# Sicherheitrichtlinien für Applets



## Antagor (4. Jul 2004)

Hallo Leute,
kann mir jemand sagen wie stark Applets beschnitten sind.
Ich lesen in Büchern und in den Foren immer wie bestimmte sachen zu machen wären - wenn ich sie ausprobieren möchte funtioniert es nicht weil ich ein Applet schreibe.

1. Socketverbindungen - darf man nur auf die Domaine eröffnen von der das Applet geladen wurde?!
2. Bilder anzeigen - bei mir im JBuilder funktioniert es, im Browser bekomm ich eine access denied Fehlermeldung. Liegt das auch an Punkt 1 weil die Bilder von einer anderen Domaine kommen sollen?

Kann man die Richtlinien umgehen wenn man das Applet zertifiziert? Was heißt das? Kann man das selbst machen?

Danke


----------



## Donut (4. Jul 2004)

jo
Applets dürfen nicht schreiben, weder auf dem Client noch auf Server (es gibt aber Umwege über FTP glaub ich) und nur von ihrer Basis lesen, also im Verzeichnis getCodeBase() oder höher.
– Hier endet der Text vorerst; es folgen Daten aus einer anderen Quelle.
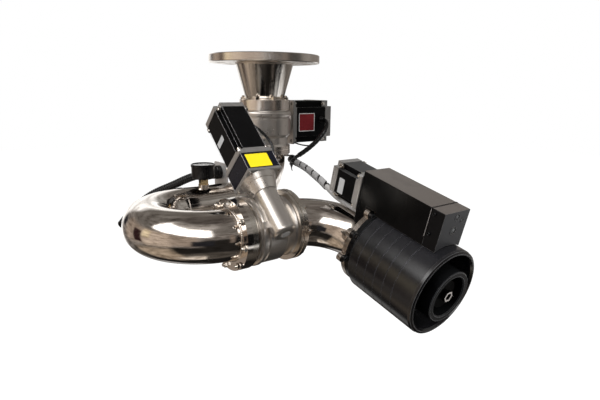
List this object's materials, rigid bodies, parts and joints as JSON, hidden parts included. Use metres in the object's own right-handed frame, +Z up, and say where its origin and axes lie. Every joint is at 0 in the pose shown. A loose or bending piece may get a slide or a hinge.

Wenn du dein Applet zertifizeren lassen willst, musst du das glaun ich bei Microsoft irgendwie anmelden, was aber nur im IE zusätzliche Rechte bedeuten würde. Von daher ist dies nicht sinvoll.


----------



## L-ectron-X (4. Jul 2004)

http://www.java-forum.org/de/viewtopic.php?t=6201

Gleiches Thema!
*Thead geschlossen*

@Antagor: Doppelpostings werden gnadenlos gelöscht!


----------